Listen to his full conversation with our esteemed hosts, and read on for deeper dives into his song picks.
You can dig into all the tunes we’ve gathered for you so far (plus bonus tracks!) on our Global Beat: Australia playlist.
King Stingray’s founding members Yirrŋa Yunupiŋu and Roy Kellaway grew up together, and their friendship has often been centered around creating new music. Naturally these two were destined to form a band.
King Stingray’s mission has been to “seamlessly blend ancient Indigenous melodies with surf, indie, and funk influences to create a unique sound of their own: Yolŋu surf-rock.” Mission accomplished.
Baker Boy clearly has a lot of feelings when it comes to this very special group. “We are all related. We’re family, and we have all of these similarities in language and culture, so it's really cool to see something like [King Stingray’s music] happening,” he says.
“[They make me] feel like I'm not lonely sharing Yolŋu culture out there, showing off the culture and stuff. [What they’re doing] sounds really different from what I'm doing, which is awesome."
From gritty beats to synth-infused melodies to swooning soul, Genesis Owusu brings a knockout combination of breadth and vitality to the table. When KCRW’s Dan Wilcox wrote about “Smiling With No Teeth” for our Best albums of 2021 (So Far), he described Genesis Owusu’s genre-busting approach as being along the lines of David Bowie, Grace Jones, and Anderson .Paak.
Of the album’s title track, Baker Boy gets reverent: “It's a stance against racism, and it's a celebration of being [an] individual. It's cool to see brotha man out there doing amazing work.”

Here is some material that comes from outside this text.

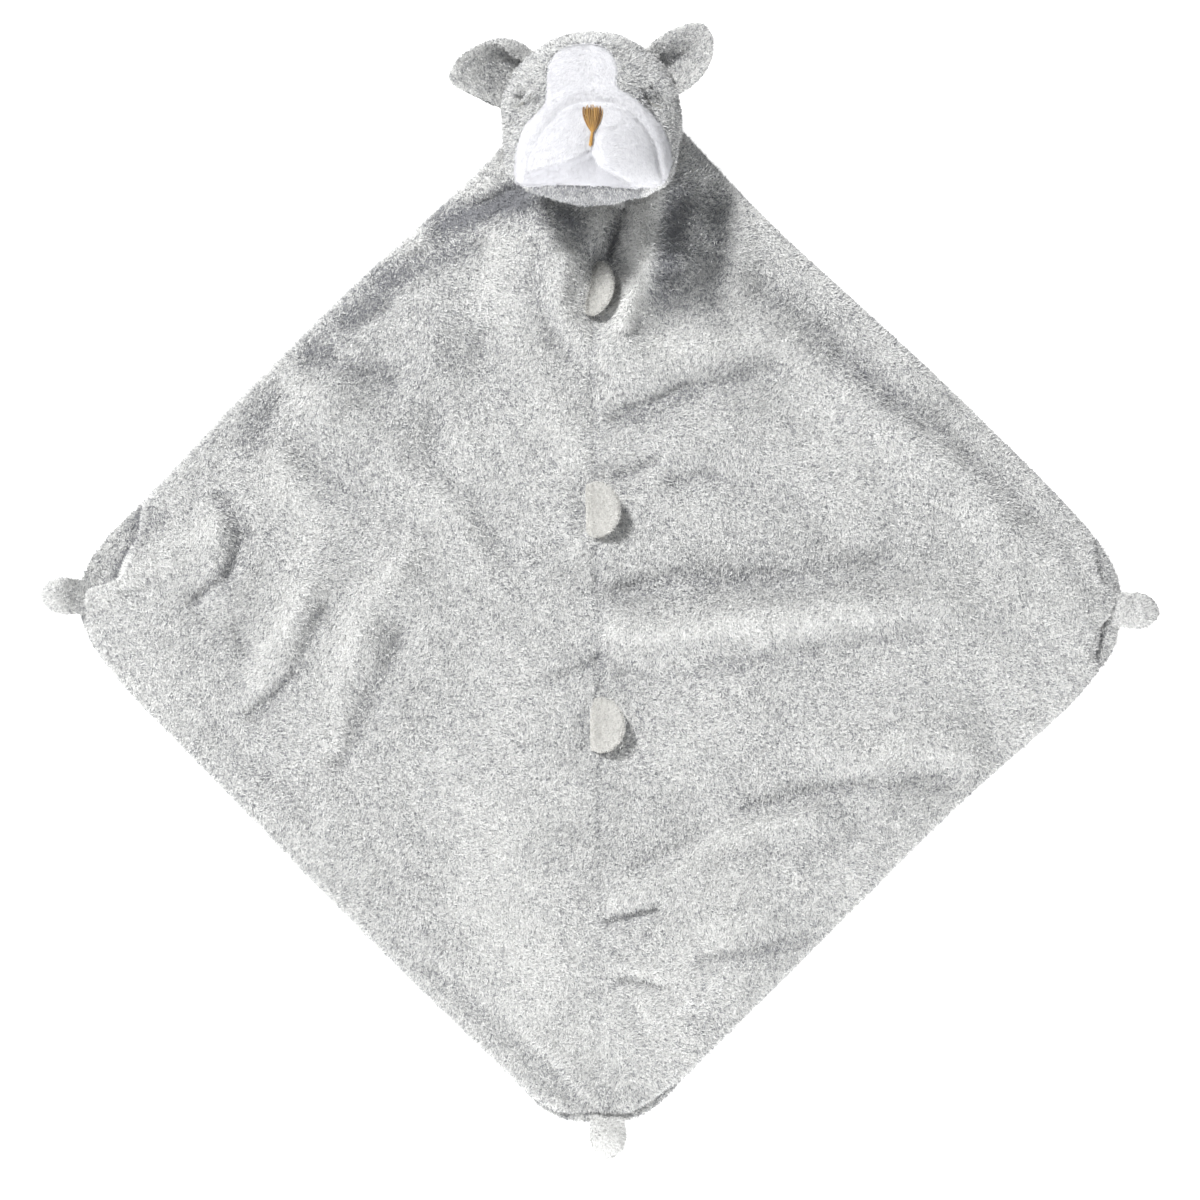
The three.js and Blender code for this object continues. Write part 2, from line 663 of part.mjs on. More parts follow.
function headPanels() {
  const reach = 2 * headHalfWidth;
  const half = seamGap / 2;
  const lining = headSolid(-headWall, liningSegments, liningRings);
  const shell = headSolid(0, headSegments, headRings).subtract(lining);
  const ahead = boxSolid([-reach, -reach, half - faceSeamBack], [reach, reach, reach]);
  const behind = boxSolid([-reach, -reach, -reach], [reach, reach, -half - faceSeamBack]);
  const face = shell.intersect(ahead);

  const white = onFace(whiteOutlineShares);
  const muzzle = onFace(muzzleOutlineShares);
  const lip = onFace(lipOutlineShares);
  const whiteInside = facePrism(white, whiteSteps, -half);
  const whiteOutside = facePrism(white, whiteSteps, half);

  const muzzleInside = facePrism(muzzle, muzzleSteps, -half);
  const muzzleFace = face.intersect(whiteInside).intersect(muzzleInside);
  const chinTop = whiteOutlineShares[0][1] * headHalfHeight;
  const chinBox = (grow) =>
    boxSolid([-chinLeft - grow, -reach, -reach], [chinRight + grow, chinTop + grow, reach]);
  const grey = face.subtract(whiteOutside);
  const sides = grey.subtract(chinBox(half));
  const neckHole = new THREE.CylinderGeometry(neckHoleRadius, neckHoleRadius, reach, holeSegments);
  neckHole.rotateX(Math.PI / 2);
  neckHole.translate(0, -headHalfHeight / 2, -reach / 2);

  return {
    blaze_panel: face.intersect(whiteInside).subtract(facePrism(muzzle, muzzleSteps, half)),
    muzzle_panel: muzzleFace.subtract(facePrism(lip, lipSteps, half)),
    lower_lip: muzzleFace.intersect(facePrism(lip, lipSteps, -half)),
    chin_panel: grey.intersect(chinBox(-half)),
    head_side_left: sides.intersect(boxSolid([-reach, -reach, -reach], [-half, reach, reach])),
    head_side_right: sides.intersect(boxSolid([half, -reach, -reach], [reach, reach, reach])),
    head_back: shell.intersect(behind).subtract(solidOf(neckHole)),
  };
}

// Embroidery lies on the fleece, so it is a slice of a slightly larger head.
function embroidery(points, steps) {
  const over = headSolid(seamGap + threadThickness, headSegments, headRings);
  const under = headSolid(seamGap, headSegments, headRings);
  return geometryOf(over.subtract(under).intersect(facePrism(points, steps, 0)));
}

function noseFoot() {
  return [noseFootShare[0] * headHalfWidth, noseFootShare[1] * headHalfHeight];
}

function nosePoints() {
  const [footX, footY] = noseFoot();
  return noseOutlineShares.map(([x, y]) => [footX + x * noseWidth, footY + y * noseHeight]);
}

function mouthPoints() {
  const [footX, footY] = noseFoot();
  const top = footY - seamGap;
  const half = mouthStitchWidth / 2;
  const drift = -mouthStitchTiltShare * mouthStitchLength;
  return [
    [footX - half, top],
    [footX + half, top],
    [footX + half + drift, top - mouthStitchLength],
    [footX - half + drift, top - mouthStitchLength],
  ];
}

// A closed eye: one stitched line, slanting down and outwards.
function eyePoints([x, y], lean) {
  return eyeOutlineShares.map(([along, across]) => {
    const dx = along * eyeStitchLength;
    const dy = across * eyeStitchWidth;
    return [
      x * headHalfWidth + dx * Math.cos(lean) + dy * Math.sin(lean),
      y * headHalfHeight - dx * Math.sin(lean) + dy * Math.cos(lean),
    ];
  });
}

// Ears: two cupped leaves of fleece, sewn round the edge and into the side of the head

// Each layer lies on one side of a cupped middle surface.
function earLayerGeometry(side, ear) {
  const columns = earColumns;
  const rows = earRows;
  const middle = (column, row) => {
    const across = (2 * column) / columns - 1;
    const along = row / rows;
    const round = Math.sqrt(1 - (earTipShare * along) ** 3);
    const widen = earRootShare + (1 - earRootShare) * smoothStep(along / earWidenShare);
    const halfWidth = ear.widthShare * earHalfWidth * widen * round;
    const level = across ** 2 - earCupLevelShare;
    const cup = ear.cupShare * earCup * level * smoothStep(along / earCupStartShare);
    const x = across * halfWidth + ear.sweepShare * earSweep * along ** 3;
    return [x, along * earLength - earBendReach + earSeat, cup];
  };
  const thickness = (column, row) => {
    const across = (2 * column) / columns - 1;
    const along = row / rows;
    const body = (1 - across ** 4) * smoothStep(along / earWidenShare) * (1 - along ** 6);
    return earSeamLayer + (earLayer - earSeamLayer) * body;
  };
  const surface = (out) => (column, row) => {
    const [x, y, z] = middle(column, row);
    return [x, y, z + side * (seamGap / 2 + out * thickness(column, row))];
  };
  return side > 0
    ? sheetGeometry(columns, rows, surface(1), surface(0))
    : sheetGeometry(columns, rows, surface(0), surface(1));
}

// The bend line runs along the group's own X, and the ear along its Y.
function earGroup(ear) {
  const group = new THREE.Group();
  const angle = radians(ear.angle);
  const direction = new THREE.Vector3(Math.cos(angle), Math.sin(angle), 0);
  const root = headPoint(direction, earBendReach);
  group.name = "ear_" + ear.name + "_bend";
  group.position.copy(root);
  group.rotation.z = angle - Math.PI / 2;
  group.add(piece("ear_" + ear.name + "_front", earLayerGeometry(1, ear), greyFleece));
  group.add(piece("ear_" + ear.name + "_back", earLayerGeometry(-1, ear), greyFleece));
  return group;
}

function headGroup() {
  const group = new THREE.Group();
  group.position.set(-headLeft, headUp, headCentreHeight);
  const finishes = { blaze_panel: whiteFleece, muzzle_panel: whiteFleece, lower_lip: whiteFleece };
  for (const [name, panel] of Object.entries(headPanels()))
    group.add(piece(name, geometryOf(panel), finishes[name] ?? greyFleece));
  const filling = headSolid(-headWall - seamGap, liningSegments, liningRings);
  group.add(piece("head_filling", geometryOf(filling), fibreFilling));
  group.add(piece("nose_embroidery", embroidery(nosePoints(), noseSteps), brownThread));
  group.add(piece("mouth_stitch", embroidery(mouthPoints(), mouthSteps), brownThread));
  ["eye_stitch_left", "eye_stitch_right"].forEach((name, k) => {
    const outline = eyePoints(eyeShares[k], eyeLeanShares[k]);
    group.add(piece(name, embroidery(outline, eyeSteps), greyThread));
  });
  ears.forEach((ear) => group.add(earGroup(ear)));
  return group;
}

// Neck: the cloth bunched into pleats round the line that the head nods about

// The largest radius round the bend line that the head's round underside never enters.
function neckClearRadius() {
  const centreHeight = headCentreHeight - neckBendHeight;
  const centreAlong = headUp - neckBendUp;
  let nearest = headUp;
  for (let k = 0; k < clearSteps; k++) {
    const angle = (2 * Math.PI * k) / clearSteps;
    const y = centreAlong + headHalfHeight * Math.cos(angle);
    const z = centreHeight + headHalfDepth * Math.sin(angle);
    nearest = Math.min(nearest, Math.hypot(y, z));
  }
  return nearest - seamGap;
}

function neckGeometry() {
  const ball = new THREE.SphereGeometry(1, neckSegments, neckRings);
  ball.rotateZ(Math.PI / 2);
  const place = ball.attributes.position;
  for (let k = 0; k < place.count; k++) {
    const x = place.getX(k) * neckHalfWidth;
    const wave = (1 + Math.cos((2 * Math.PI * x) / pleatPitch)) / 2;
    const pleat = 1 - pleatDepthShare * wave;
    place.setXYZ(k, x, place.getY(k) * neckReach * pleat, place.getZ(k) * neckReach * pleat);
  }
  ball.translate(0, neckBendUp, neckBendHeight);
  return geometryOf(solidOf(ball).subtract(clothClearance()));
}

const lovey = new THREE.Group();
lovey.add(piece("front_panel_left", frontPanelGeometry(-1), greyFleece));
lovey.add(piece("front_panel_right", frontPanelGeometry(1), greyFleece));
lovey.add(piece("back_panel", backPanelGeometry(), greyFleece));
lovey.add(piece("neck_gather", neckGeometry(), greyFleece));
tabs.forEach((tab) => lovey.add(tabGroup(tab)));
paws.forEach((paw) => lovey.add(pawGroup(paw)));
lovey.add(headGroup());

export default lovey;
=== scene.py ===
import json
import math

import bmesh
import bpy
import numpy as np
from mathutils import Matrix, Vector
from mathutils.bvhtree import BVHTree


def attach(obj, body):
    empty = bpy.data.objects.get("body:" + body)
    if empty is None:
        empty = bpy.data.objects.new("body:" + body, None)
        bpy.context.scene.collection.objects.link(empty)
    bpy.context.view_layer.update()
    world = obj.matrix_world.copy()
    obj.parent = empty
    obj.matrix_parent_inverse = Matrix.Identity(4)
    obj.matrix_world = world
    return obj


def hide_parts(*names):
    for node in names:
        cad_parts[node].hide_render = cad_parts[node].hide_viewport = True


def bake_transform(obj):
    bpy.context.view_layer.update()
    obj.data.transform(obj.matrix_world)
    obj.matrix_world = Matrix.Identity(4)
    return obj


# A plush comfort blanket with a stuffed bulldog head. Shapes are worked out in millimetres and
# become metres in buildMesh. The rest pose lies on the floor with the head at +Y.

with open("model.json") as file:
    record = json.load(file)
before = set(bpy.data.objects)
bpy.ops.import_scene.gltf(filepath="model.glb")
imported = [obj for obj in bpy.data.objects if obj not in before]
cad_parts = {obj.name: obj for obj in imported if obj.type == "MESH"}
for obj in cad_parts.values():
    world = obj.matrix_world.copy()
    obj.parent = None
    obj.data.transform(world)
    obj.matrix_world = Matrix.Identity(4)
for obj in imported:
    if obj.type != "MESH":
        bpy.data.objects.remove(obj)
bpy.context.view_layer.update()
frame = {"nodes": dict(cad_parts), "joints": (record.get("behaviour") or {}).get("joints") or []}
scene = bpy.context.scene
print("frame loaded:", len(frame["nodes"]), "solids")


def linearColour(hexColour, alpha=1.0):
    channels = [int(hexColour[k:k + 2], 16) / 255 for k in (1, 3, 5)]
    return tuple(c / 12.92 if c <= 0.04045 else ((c + 0.055) / 1.055) ** 2.4 for c in channels) + (alpha,)


def addNode(tree, kind, inputs=None, **settings):
    node = tree.nodes.new(kind)
    for name, value in settings.items():
        setattr(node, name, value)
    for key, value in (inputs or {}).items():
        if isinstance(value, bpy.types.NodeSocket):
            tree.links.new(value, node.inputs[key])
        else:
            node.inputs[key].default_value = value
    return node


def smoothStep(t):
    t = np.clip(t, 0, 1)
    return t * t * (3 - 2 * t)


def unit(vectors):
    return vectors / np.maximum(np.linalg.norm(vectors, axis=-1, keepdims=True), 1e-9)


def buildMesh(name, points, faces, finish=None):
    mesh = bpy.data.meshes.new(name)
    mesh.from_pydata((np.asarray(points) * 0.001).tolist(), [], [list(f) for f in faces])
    mesh.validate()
    mesh.shade_smooth()
    if finish:
        mesh.materials.append(finish)
    obj = bpy.data.objects.new(name, mesh)
    scene.collection.objects.link(obj)
    return obj


def gridFaces(columns, rows, wrap=False):
    # quads over rows of points, which face up when columns run along X and rows along Y
    across = columns if wrap else columns - 1
    c, r = np.meshgrid(np.arange(across), np.arange(rows - 1))
    a = (r * columns + c).ravel()
    b = (r * columns + (c + 1) % columns).ravel()
    return np.stack([a, b, b + columns, a + columns], axis=1)


def pointsOf(mesh):
    co = np.empty(len(mesh.vertices) * 3, np.float32)
    mesh.vertices.foreach_get("co", co)
    return co.reshape(-1, 3) * 1000.0


def setAttribute(mesh, name, kind, values):
    attribute = mesh.attributes.new(name, kind, "POINT")
    attribute.data.foreach_set("vector" if kind == "FLOAT_VECTOR" else "value",
                               np.asarray(values, np.float32).ravel())


def wavyField(x, y, seed, size):
    # a smooth field between about -1 and 1 whose waves are about size mm long
    draw = np.random.default_rng(seed)
    total = np.zeros_like(x)
    for _ in range(9):
        angle = draw.uniform(0, 2 * math.pi)
        pitch = size * draw.uniform(0.7, 1.6)
        total += np.sin(2 * math.pi * (x * math.cos(angle) + y * math.sin(angle)) / pitch
                        + draw.uniform(0, 2 * math.pi))
    return total / 3.2


# The camera looks straight down. Places and sizes of camera and lamps are metres.
view = {
    "height": 2.2,
    "clothHeight": 0.004,
    "frameWidth": 0.5364,  # what the picture spans at the cloth
    "sensor": 36.0,
}
cameraData = bpy.data.cameras.new("studio_camera")
cameraData.sensor_width = view["sensor"]
cameraData.lens = view["sensor"] * (view["height"] - view["clothHeight"]) / view["frameWidth"]
camera = bpy.data.objects.new("studio_camera", cameraData)
camera.location = (0, 0, view["height"])
scene.collection.objects.link(camera)
scene.camera = camera

light = {
    "softBoxes": {  # place, size and power
        # behind and to the left of the head
        "key_softbox": ((-1.93, 2.81, 2.85), 0.8, 236.0),
        # low in front, so that it reaches the muzzle more than the cloth
        "fill_softbox": ((0.5, -2.65, 0.62), 1.6, 130.0),
        # low at the left, so that the folds show inside the head's shadow too
        "side_softbox": ((-2.6, -0.9, 0.8), 1.2, 20.0),
    },
    "roomLevel": 0.26,
    "floorLevel": 0.9,
}
for name, (place, size, power) in light["softBoxes"].items():
    data = bpy.data.lights.new(name, "AREA")
    data.size = size
    data.energy = power
    lamp = bpy.data.objects.new(name, data)
    lamp.location = place
    lamp.rotation_euler = (-Vector(place)).to_track_quat("-Z", "Y").to_euler()
    scene.collection.objects.link(lamp)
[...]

It’s fitting that our GBA finale goes out with a bang courtesy of fiercely feminist rocker Jaguar Jonze. Host Andrew Khedoori wisely points out that Jonze is one voice among many brilliant Australian women speaking truth to power within the music industry. We’ve shared so many of these tracks with you during this series: Miiesha, Jen Chloer + Hachiku, and Ruby Gill, whose song “You Should Do This for a Living” is a starkly performed treatise on “the woes of being a female in the music industry” that Khedoori says is representative of “a slow-turning happening at the moment.”
Baker Boy passionately endorsed Jonze and her cohort as well: “We need people like Jaguar Jonze out there. Strong, independent, female voices to empower more people to speak out.”